*To be done:* Quote all entries in full, exactly.

*Provided entries:*
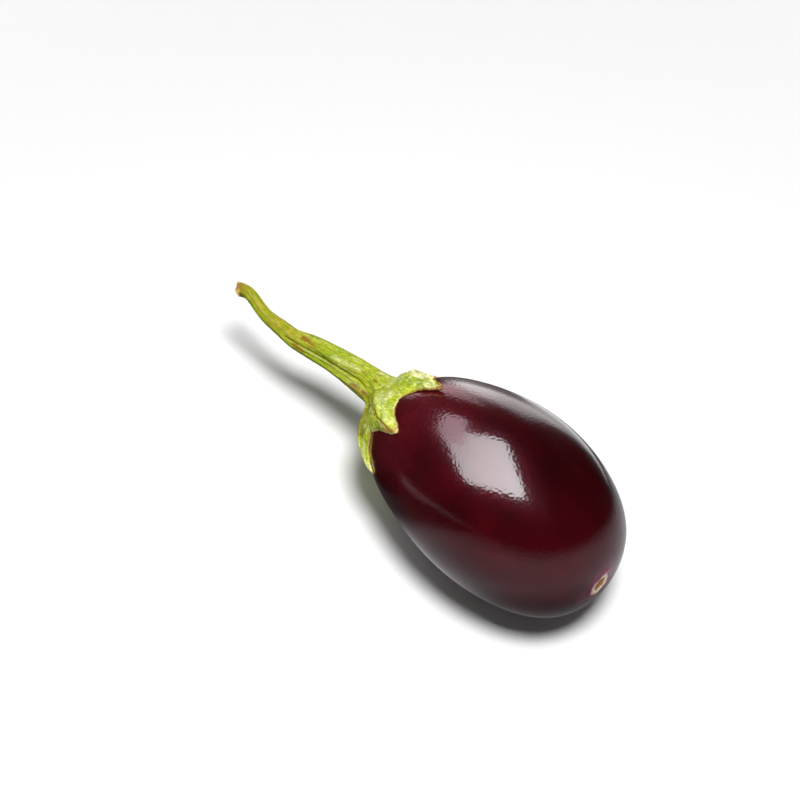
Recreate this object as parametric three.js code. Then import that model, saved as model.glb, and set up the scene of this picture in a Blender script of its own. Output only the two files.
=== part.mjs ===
import * as THREE from 'three';
import { mergeVertices } from 'three/addons/utils/BufferGeometryUtils.js';

// A small purple eggplant, picked with its stem, lying on its side.
// Lengths are in millimetres, angles in degrees, and +Z is up. The fruit's axis lies along X:
// the stem end is towards -X and the blossom end towards +X.
// A heading is an angle round that axis, 0 at the top and 90 towards +Y.

// The fruit: a plump oval whose girth is a half sine, filled out a little by higher waves.
const fruit = {
  length: 73,
  radius: 23.68,
  waves: [1, -0.023, 0.047, 0.0065, 0.0152],
  bow: 1.35,
  bowHeading: 59,
  flattening: 0.25,
  skinColour: 0x3d0a14,
  rows: 34,
  columns: 56,
};

// The blossom end: a corky pit inside a low ring.
const scar = { pitRadius: 1.6, pitDepth: 0.55, ringRadius: 2.9, ringHeight: 0.22, ringSpread: 0.45 };
const scarArcs = [0.8, 1.6, 2.2, 2.9, 4];

// The small flat on which the fruit lies, measured down from its axis.
const restDepth = 22.05;

// The calyx: sepals grown together round the stem, each ending in a free lobe.
// reach is the way from the fruit's stem end to the edge, along the skin. lift is how far the
// edge stands off the skin, and arch how far the calyx does further in, at the way archAt.
// barb is the dry point on a lobe's tip, keel the height of the fold down its middle, and rib how
// strongly that fold runs on up the stem as a ridge. shoulder is how near the keel the edge turns
// in to the tip: the higher, the more slender the tip.
const lobes = [
  { heading: -155, reach: 24, lift: 0.3, arch: 0.2, archAt: 12,
    barb: 0.5, keel: 1.4, rib: 0.7, shoulder: 0.7 },
  { heading: -90, reach: 21.2, lift: 0.2, arch: 0.6, archAt: 7.5,
    barb: 1.6, keel: 1.2, rib: 1, shoulder: 0.84 },
  { heading: -42, reach: 26.7, lift: 0.3, arch: 0.1, archAt: 10,
    barb: 0.3, keel: 1.7, rib: 1, shoulder: 0.66 },
  { heading: 5, reach: 25.6, lift: 0.5, arch: 0, archAt: 12,
    barb: 0.5, keel: 2.1, rib: 1, shoulder: 0.78 },
  { heading: 20, reach: 19.8, lift: 0.9, arch: 1.5, archAt: 14.5,
    barb: 0.4, keel: 0.1, rib: 0, shoulder: 0.66 },
  { heading: 88, reach: 22.5, lift: 0.2, arch: 0, archAt: 12,
    barb: 0.8, keel: 1.3, rib: 0.7, shoulder: 0.72 },
  { heading: 142, reach: 24.5, lift: 0.4, arch: 0.1, archAt: 12,
    barb: 0.6, keel: 1.5, rib: 0.9, shoulder: 0.68 },
];
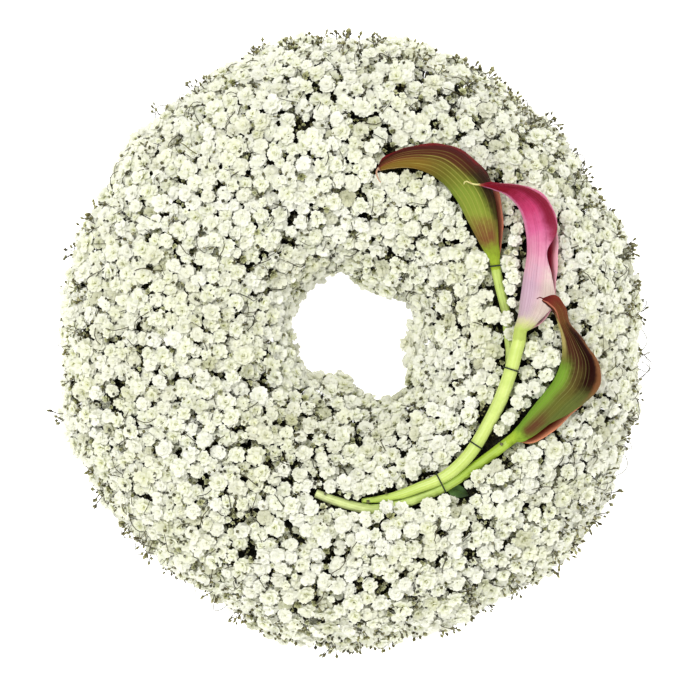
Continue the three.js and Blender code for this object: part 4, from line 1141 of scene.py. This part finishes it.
def leaf_model(rows=30, columns=13):
    """A pointed leaf, folded a little along its rib and drooping at its tip."""
    v, u = np.meshgrid(np.linspace(0, 1, rows), np.linspace(-1, 1, columns), indexing="ij")
    ahead = unit(LEAF_TIP - LEAF_BASE)
    side = np.array([ahead[1], -ahead[0]])
    half = LEAF_HALF_WIDTH * (0.1 + 0.9 * np.sin(math.pi * v ** 0.9) ** 0.8) * (1 - v ** 8)
    flat = LEAF_BASE + (LEAF_TIP - LEAF_BASE) * v[..., None] + side * (u * half)[..., None]
    middle = LEAF_BASE + (LEAF_TIP - LEAF_BASE) * v[..., None]
    top = core_top(middle[..., 0], middle[..., 1]) + 1.2 + 1.1 * np.abs(u) ** 1.3 * half / 3 - 1.4 * v ** 2
    points = np.concatenate([flat, top[..., None]], -1)
    under = points - (0, 0, 0.35)
    size = rows * columns
    rim = grid_rim(rows, columns)
    faces = [(a, size + b, b) for a, b in zip(rim, rim[1:] + rim[:1])]
    faces += [(a, size + a, size + b) for a, b in zip(rim, rim[1:] + rim[:1])]
    top_faces = grid_faces(rows, columns)[:, ::-1]
    tones = np.stack([v, (u + 1) / 2, np.zeros_like(u)], -1).reshape(-1, 3)
    return model(np.concatenate([points.reshape(-1, 3), under.reshape(-1, 3)]),
                 np.concatenate([top_faces, grid_faces(rows, columns, first=size), np.array(faces)]),
                 0, np.concatenate([tones, tones]))


leaf_finish, tree, shader = new_finish("small_dark_leaf", Roughness=0.45)
along, across, _ = tones_of(tree)
rib = fade(tree, calculate(tree, "ABSOLUTE", calculate(tree, "SUBTRACT", across, 0.5)), 0.0, 0.06, 1.0, 0.0)
cloud = use_group(tree, mottle, Scale=300.0, Contrast=1.2)["Value"]
colour = ramp(tree, along, [(0.1, paint(92, 138, 44)), (0.5, paint(66, 104, 34)), (0.9, paint(36, 54, 20))])
colour = blend_colours(tree, fade(tree, cloud, 0.3, 0.8, 0.0, 0.4), colour, paint(44, 66, 24))
colour = blend_colours(tree, calculate(tree, "MULTIPLY", rib, 0.35), colour, paint(120, 150, 70))
coat(tree, shader, colour, calculate(tree, "ADD", cloud, rib), 0.0002)
leaf = to_object("small_leaf_fine", leaf_model(), [leaf_finish])
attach(leaf, "root")
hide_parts("small_leaf")
print("pins and leaf made")

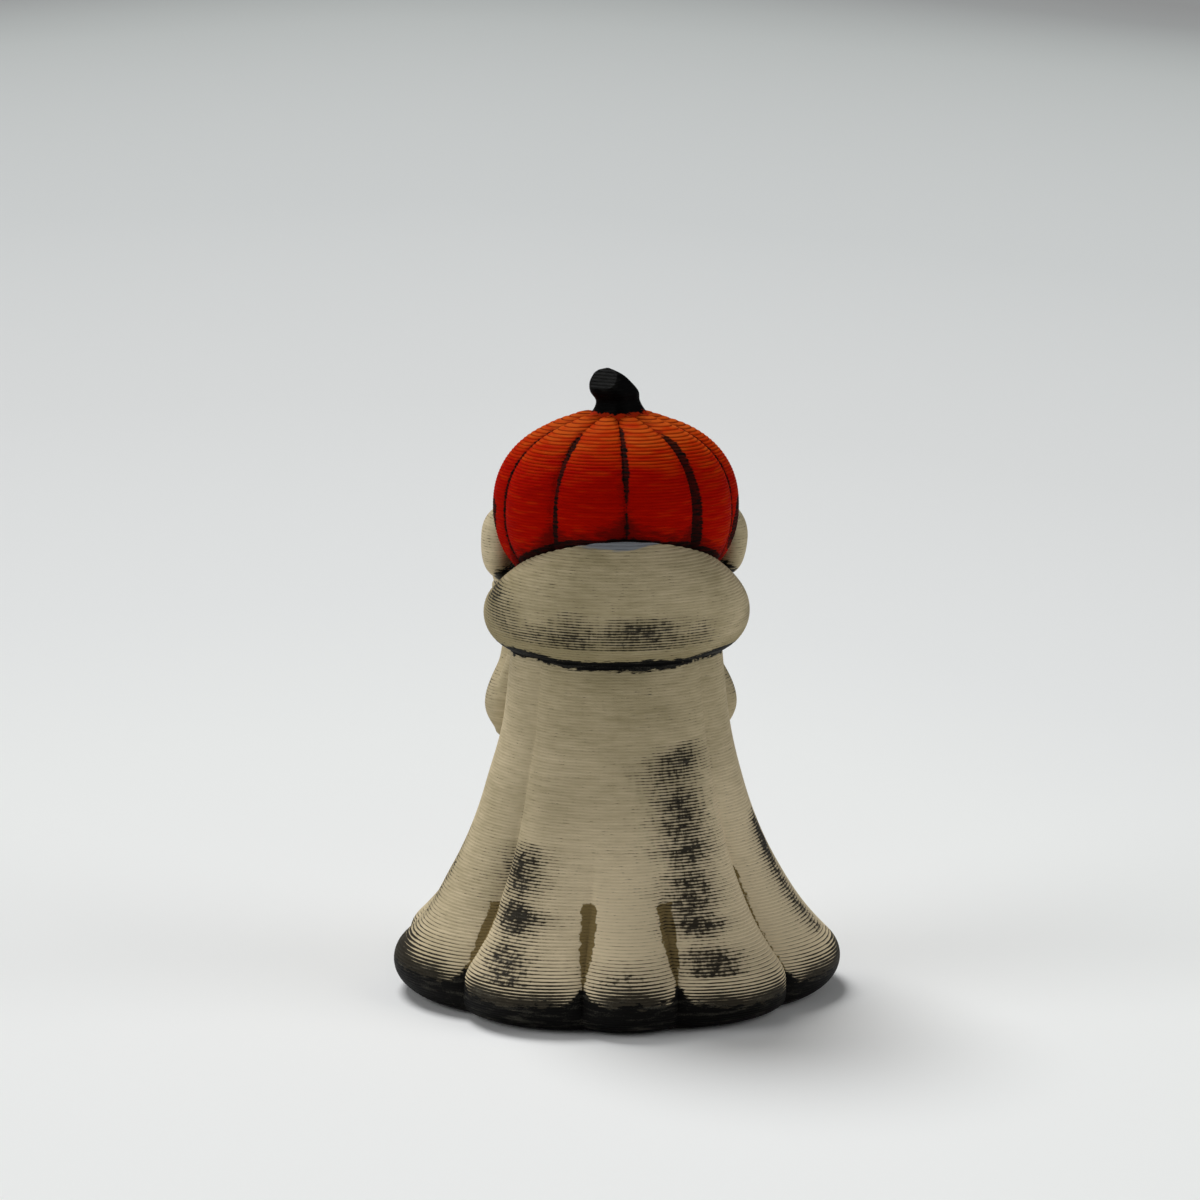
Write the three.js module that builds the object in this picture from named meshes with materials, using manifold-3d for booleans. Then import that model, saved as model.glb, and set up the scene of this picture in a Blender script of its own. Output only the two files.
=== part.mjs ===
// A ghost with a pumpkin for a head: a small painted figurine, printed in separate parts that are
// doweled, pinned and glued together. Nothing on it moves.
// Millimetres, +Z up. It stands on Z = 0 with the Z axis through its middle, faces -Y, and its left is +X.
import * as THREE from "three";
import { mergeVertices } from "three/addons/utils/BufferGeometryUtils.js";
import Module from "manifold-3d";

const wasm = await Module();
wasm.setup();

// Fits
const GLUE_GAP = 0.15; // between two surfaces that are shaped to each other
const PEG_CLEARANCE = 0.1; // all round a dowel, tenon, pin or plate in its seat
const OVERLAP = 1; // how far one form is drawn into another that it joins or cuts

// Robe: a fluted sheet, from its rolled hem to the flat shoulder that the hood sits on
const HEM_RADIUS = 22; // over the crests of the flutes
const HEM_WIDEST_HEIGHT = 3.1;
const FOOT_RADIUS = 18.4; // where the rolled hem meets the floor
const HEM_ROLL_END_DEG = 42; // how far the roll runs on above its widest level
const WAIST_RADIUS = 11.1;
const WAIST_HEIGHT = 26;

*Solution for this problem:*
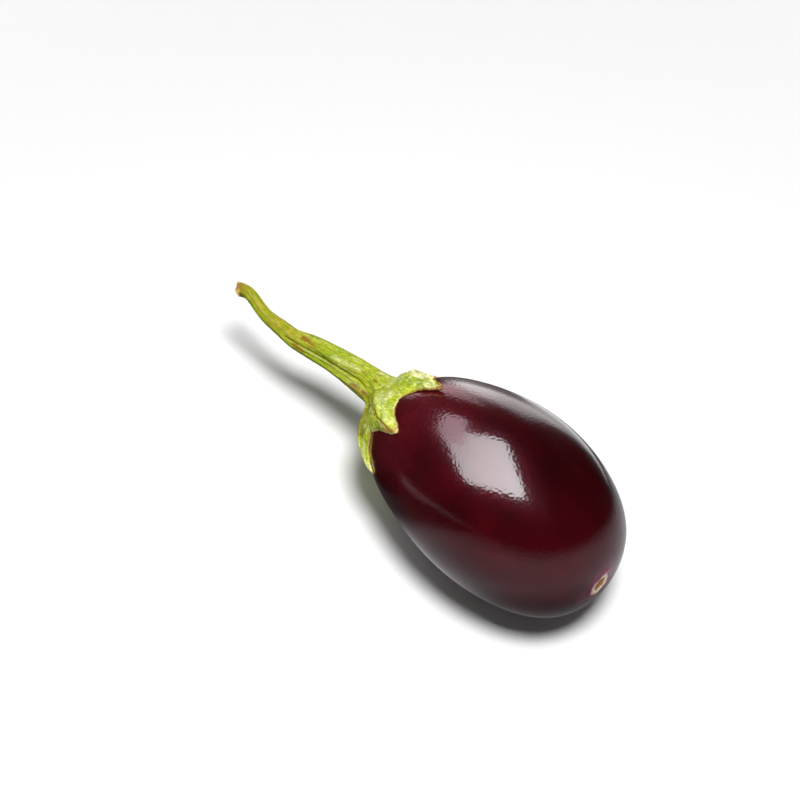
Recreate this object as parametric three.js code. Then import that model, saved as model.glb, and set up the scene of this picture in a Blender script of its own. Output only the two files.
=== part.mjs ===
import * as THREE from 'three';
import { mergeVertices } from 'three/addons/utils/BufferGeometryUtils.js';

// A small purple eggplant, picked with its stem, lying on its side.
// Lengths are in millimetres, angles in degrees, and +Z is up. The fruit's axis lies along X:
// the stem end is towards -X and the blossom end towards +X.
// A heading is an angle round that axis, 0 at the top and 90 towards +Y.

// The fruit: a plump oval whose girth is a half sine, filled out a little by higher waves.
const fruit = {
  length: 73,
  radius: 23.68,
  waves: [1, -0.023, 0.047, 0.0065, 0.0152],
  bow: 1.35,
  bowHeading: 59,
  flattening: 0.25,
  skinColour: 0x3d0a14,
  rows: 34,
  columns: 56,
};

// The blossom end: a corky pit inside a low ring.
const scar = { pitRadius: 1.6, pitDepth: 0.55, ringRadius: 2.9, ringHeight: 0.22, ringSpread: 0.45 };
const scarArcs = [0.8, 1.6, 2.2, 2.9, 4];

// The small flat on which the fruit lies, measured down from its axis.
const restDepth = 22.05;

// The calyx: sepals grown together round the stem, each ending in a free lobe.
// reach is the way from the fruit's stem end to the edge, along the skin. lift is how far the
// edge stands off the skin, and arch how far the calyx does further in, at the way archAt.
// barb is the dry point on a lobe's tip, keel the height of the fold down its middle, and rib how
// strongly that fold runs on up the stem as a ridge. shoulder is how near the keel the edge turns
// in to the tip: the higher, the more slender the tip.
const lobes = [
  { heading: -155, reach: 24, lift: 0.3, arch: 0.2, archAt: 12,
    barb: 0.5, keel: 1.4, rib: 0.7, shoulder: 0.7 },
  { heading: -90, reach: 21.2, lift: 0.2, arch: 0.6, archAt: 7.5,
    barb: 1.6, keel: 1.2, rib: 1, shoulder: 0.84 },
  { heading: -42, reach: 26.7, lift: 0.3, arch: 0.1, archAt: 10,
    barb: 0.3, keel: 1.7, rib: 1, shoulder: 0.66 },
  { heading: 5, reach: 25.6, lift: 0.5, arch: 0, archAt: 12,
    barb: 0.5, keel: 2.1, rib: 1, shoulder: 0.78 },
  { heading: 20, reach: 19.8, lift: 0.9, arch: 1.5, archAt: 14.5,
    barb: 0.4, keel: 0.1, rib: 0, shoulder: 0.66 },
  { heading: 88, reach: 22.5, lift: 0.2, arch: 0, archAt: 12,
    barb: 0.8, keel: 1.3, rib: 0.7, shoulder: 0.72 },
  { heading: 142, reach: 24.5, lift: 0.4, arch: 0.1, archAt: 12,
    barb: 0.6, keel: 1.5, rib: 0.9, shoulder: 0.68 },
];
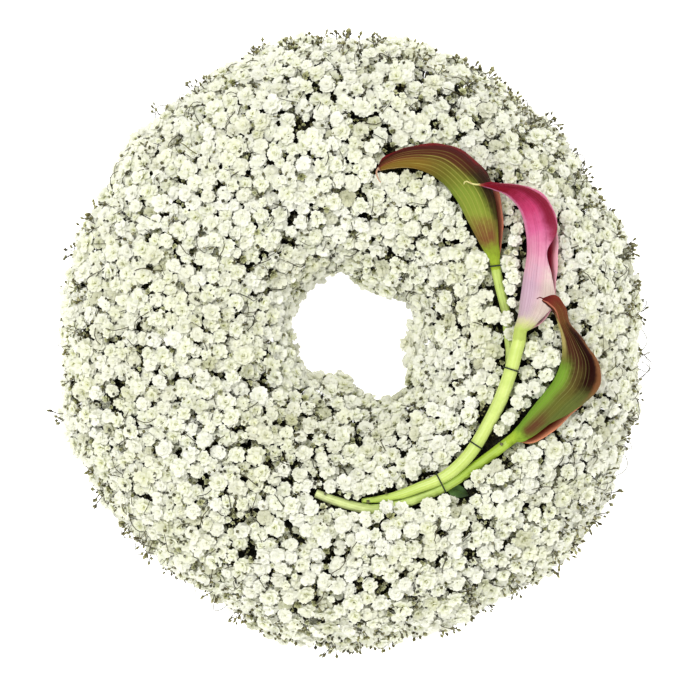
Continue the three.js and Blender code for this object: part 4, from line 1141 of scene.py. This part finishes it.
def leaf_model(rows=30, columns=13):
    """A pointed leaf, folded a little along its rib and drooping at its tip."""
    v, u = np.meshgrid(np.linspace(0, 1, rows), np.linspace(-1, 1, columns), indexing="ij")
    ahead = unit(LEAF_TIP - LEAF_BASE)
    side = np.array([ahead[1], -ahead[0]])
    half = LEAF_HALF_WIDTH * (0.1 + 0.9 * np.sin(math.pi * v ** 0.9) ** 0.8) * (1 - v ** 8)
    flat = LEAF_BASE + (LEAF_TIP - LEAF_BASE) * v[..., None] + side * (u * half)[..., None]
    middle = LEAF_BASE + (LEAF_TIP - LEAF_BASE) * v[..., None]
    top = core_top(middle[..., 0], middle[..., 1]) + 1.2 + 1.1 * np.abs(u) ** 1.3 * half / 3 - 1.4 * v ** 2
    points = np.concatenate([flat, top[..., None]], -1)
    under = points - (0, 0, 0.35)
    size = rows * columns
    rim = grid_rim(rows, columns)
    faces = [(a, size + b, b) for a, b in zip(rim, rim[1:] + rim[:1])]
    faces += [(a, size + a, size + b) for a, b in zip(rim, rim[1:] + rim[:1])]
    top_faces = grid_faces(rows, columns)[:, ::-1]
    tones = np.stack([v, (u + 1) / 2, np.zeros_like(u)], -1).reshape(-1, 3)
    return model(np.concatenate([points.reshape(-1, 3), under.reshape(-1, 3)]),
                 np.concatenate([top_faces, grid_faces(rows, columns, first=size), np.array(faces)]),
                 0, np.concatenate([tones, tones]))


leaf_finish, tree, shader = new_finish("small_dark_leaf", Roughness=0.45)
along, across, _ = tones_of(tree)
rib = fade(tree, calculate(tree, "ABSOLUTE", calculate(tree, "SUBTRACT", across, 0.5)), 0.0, 0.06, 1.0, 0.0)
cloud = use_group(tree, mottle, Scale=300.0, Contrast=1.2)["Value"]
colour = ramp(tree, along, [(0.1, paint(92, 138, 44)), (0.5, paint(66, 104, 34)), (0.9, paint(36, 54, 20))])
colour = blend_colours(tree, fade(tree, cloud, 0.3, 0.8, 0.0, 0.4), colour, paint(44, 66, 24))
colour = blend_colours(tree, calculate(tree, "MULTIPLY", rib, 0.35), colour, paint(120, 150, 70))
coat(tree, shader, colour, calculate(tree, "ADD", cloud, rib), 0.0002)
leaf = to_object("small_leaf_fine", leaf_model(), [leaf_finish])
attach(leaf, "root")
hide_parts("small_leaf")
print("pins and leaf made")

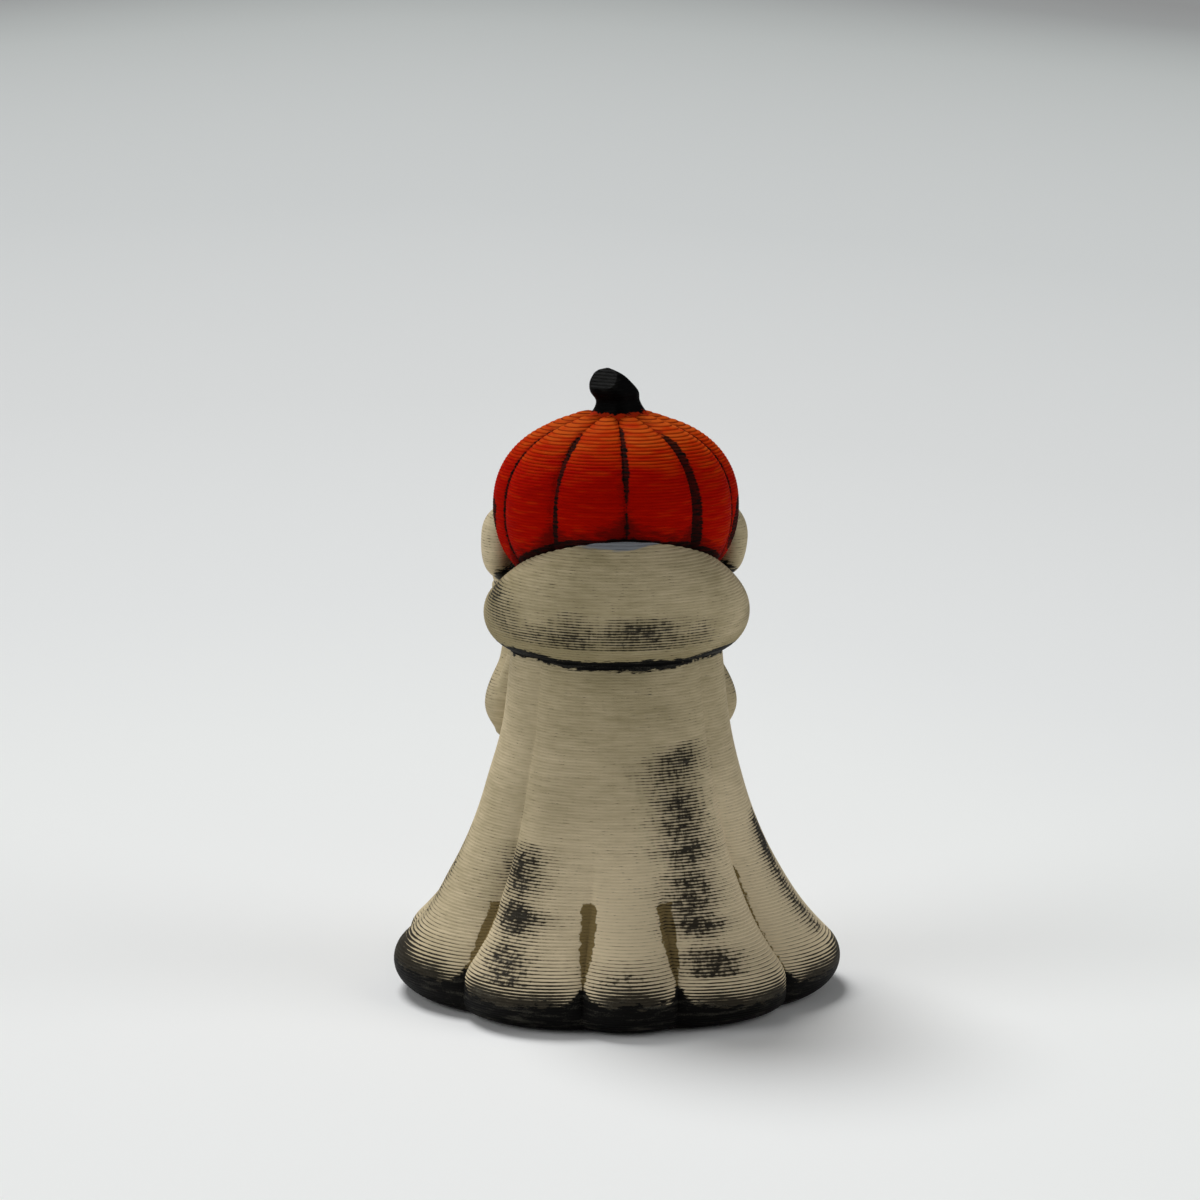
Write the three.js module that builds the object in this picture from named meshes with materials, using manifold-3d for booleans. Then import that model, saved as model.glb, and set up the scene of this picture in a Blender script of its own. Output only the two files.
=== part.mjs ===
// A ghost with a pumpkin for a head: a small painted figurine, printed in separate parts that are
// doweled, pinned and glued together. Nothing on it moves.
// Millimetres, +Z up. It stands on Z = 0 with the Z axis through its middle, faces -Y, and its left is +X.
import * as THREE from "three";
import { mergeVertices } from "three/addons/utils/BufferGeometryUtils.js";
import Module from "manifold-3d";

const wasm = await Module();
wasm.setup();

// Fits
const GLUE_GAP = 0.15; // between two surfaces that are shaped to each other
const PEG_CLEARANCE = 0.1; // all round a dowel, tenon, pin or plate in its seat
const OVERLAP = 1; // how far one form is drawn into another that it joins or cuts

// Robe: a fluted sheet, from its rolled hem to the flat shoulder that the hood sits on
const HEM_RADIUS = 22; // over the crests of the flutes
const HEM_WIDEST_HEIGHT = 3.1;
const FOOT_RADIUS = 18.4; // where the rolled hem meets the floor
const HEM_ROLL_END_DEG = 42; // how far the roll runs on above its widest level
const WAIST_RADIUS = 11.1;
const WAIST_HEIGHT = 26;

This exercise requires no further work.